Custom groups: provide a CSV via groups_db with columns smiles/smarts, name, group.


Filter Selection Guidelines

Initial Screening (HTS deck)

python
qf = mc.query.QueryFilter('MATCHRULE("rule_of_five") AND NOT HASALERT("pains")')
mask = qf(mols=mol_list, n_jobs=-1)

Hit-to-Lead

python
rules = mc.rules.RuleFilters(rule_list=["rule_of_oprea"])(mols, n_jobs=-1)
nibr = mc.structural.NIBRFilters()(mols, n_jobs=-1)

Lead Optimization

python
rules = mc.rules.RuleFilters(rule_list=["rule_of_druglike_soft"])(mols, n_jobs=-1)
alerts = mc.structural.CommonAlertsFilters()(mols, n_jobs=-1)
complexity = mc.functional.complexity_filter(mols, complexity_metric="bertz", limit="95", n_jobs=-1)

CNS Targets

python
qf = mc.query.QueryFilter('MATCHRULE("rule_of_cns") AND HASPROP("tpsa", <=, 90)')
mask = qf(mols, n_jobs=-1)

Fragment-Based Discovery

python
rules = mc.rules.RuleFilters(rule_list=["rule_of_three"])(mols, n_jobs=-1)
complexity = mc.functional.complexity_filter(mols, complexity_metric="bertz", limit="90", n_jobs=-1)

Important Considerations

Filters are guidelines, not absolutes:

  • ~10% of marketed oral drugs violate Ro5
  • Natural products and prodrugs often fail standard rules
  • Passing filters does not guarantee clinical success

Combine with ML when appropriate:

python
rules_df = mc.rules.RuleFilters(rule_list=["rule_of_five"])(mols, n_jobs=-1)
filtered_mols = [m for m, ok in zip(mols, rules_df["pass_all"]) if ok]
# score filtered_mols with downstream ML model

References

  1. Lipinski CA et al.

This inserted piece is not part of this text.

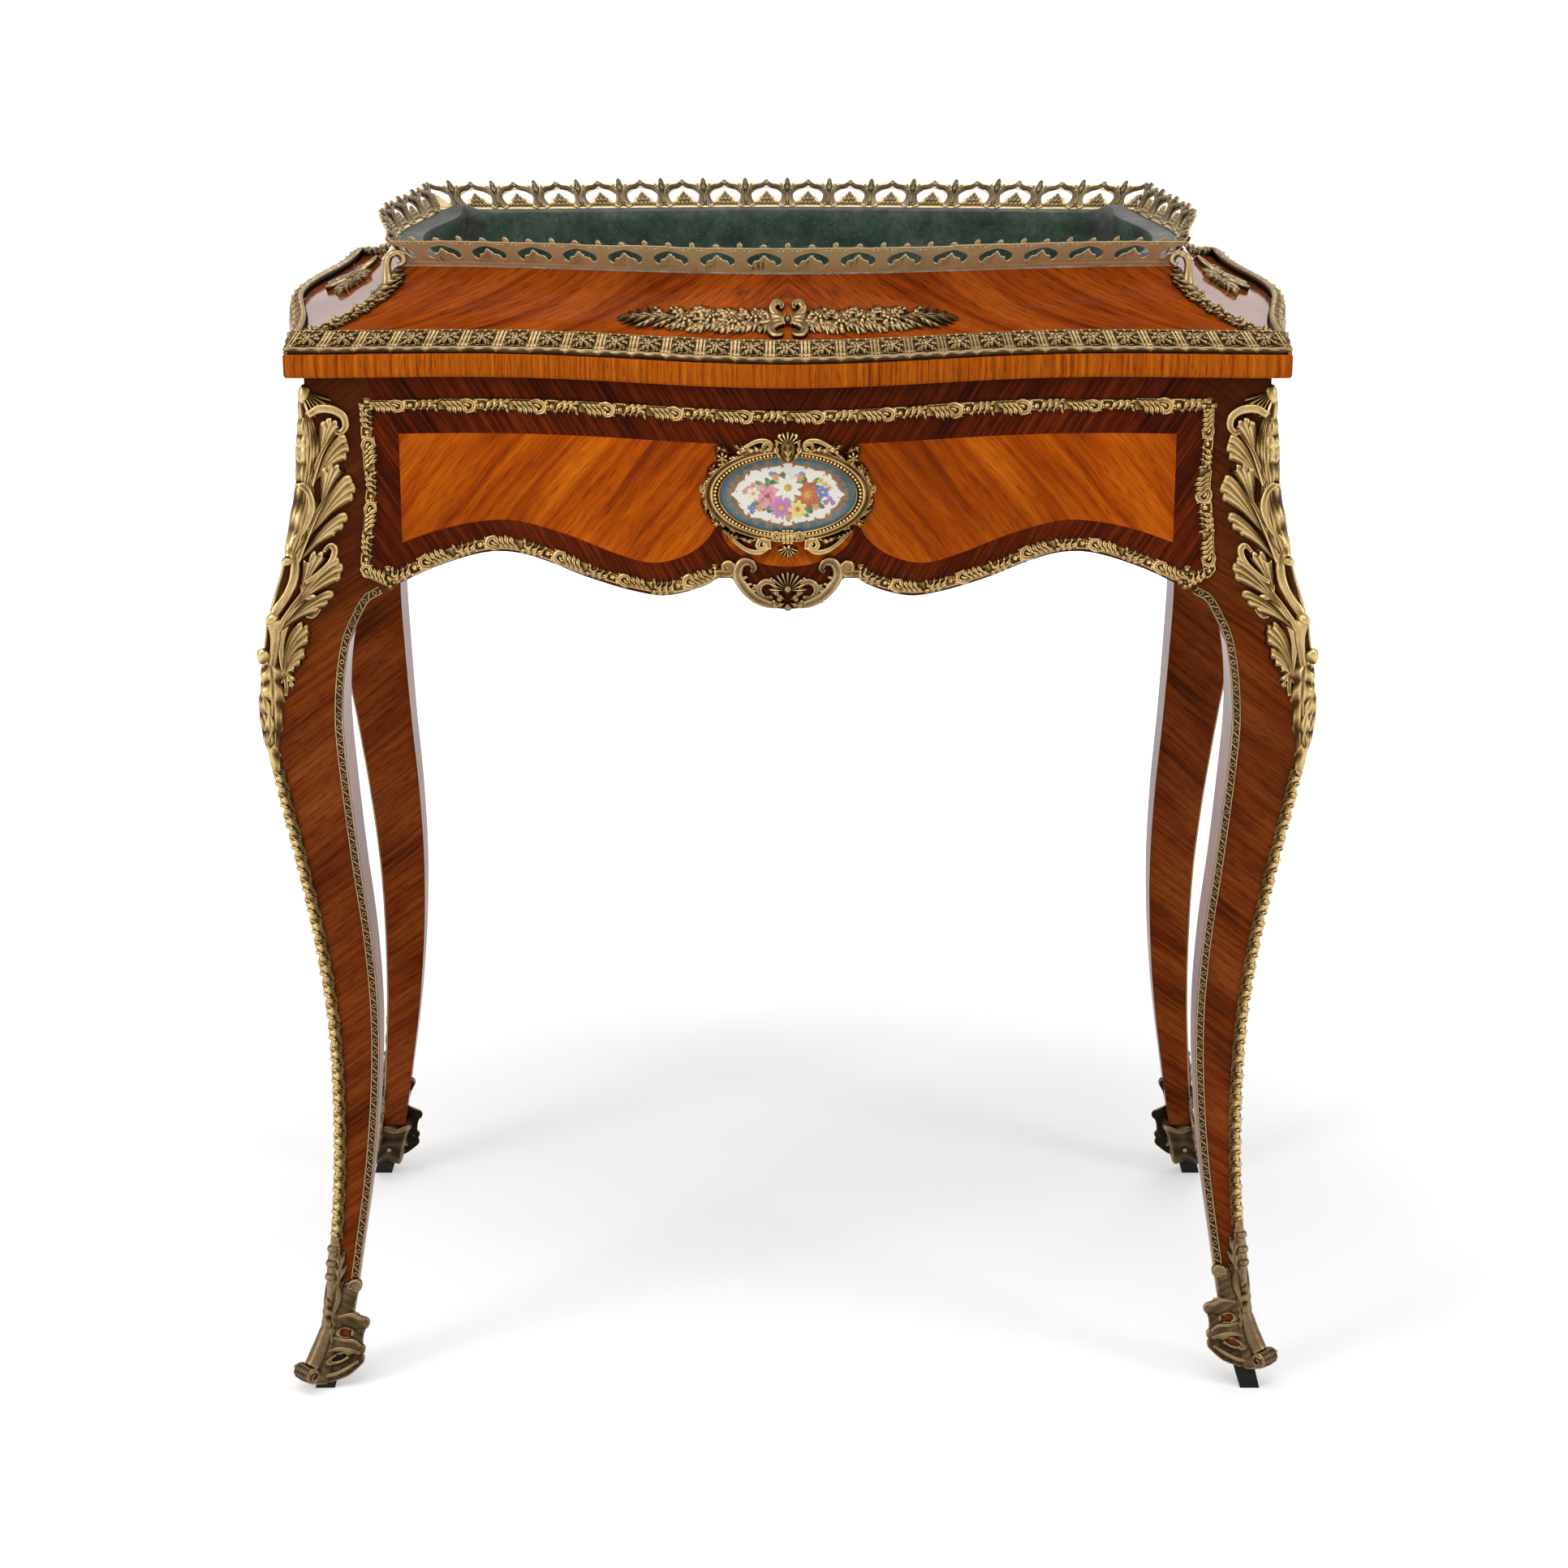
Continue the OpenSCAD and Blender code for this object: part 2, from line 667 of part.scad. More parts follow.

Adv Drug Deliv Rev (1997) 23:3–25
  2. Veber DF et al. J Med Chem (2002) 45:2615–2623
  3. Oprea TI et al. J Chem Inf Comput Sci (2001) 41:1308–1315
  4. Congreve M et al. Drug Discov Today (2003) 8:876–877
  5. Baell JB & Holloway GA. J Med Chem (2010) 53:2719–2740
  6. Walters WP & Murcko MA. Adv Drug Deliv Rev (2002) 54:255–271
  7. Schuffenhauer A et al. J Med Chem (2020) — NIBR screening deck
  8. Doak BC et al. (2015) — Beyond Rule of Five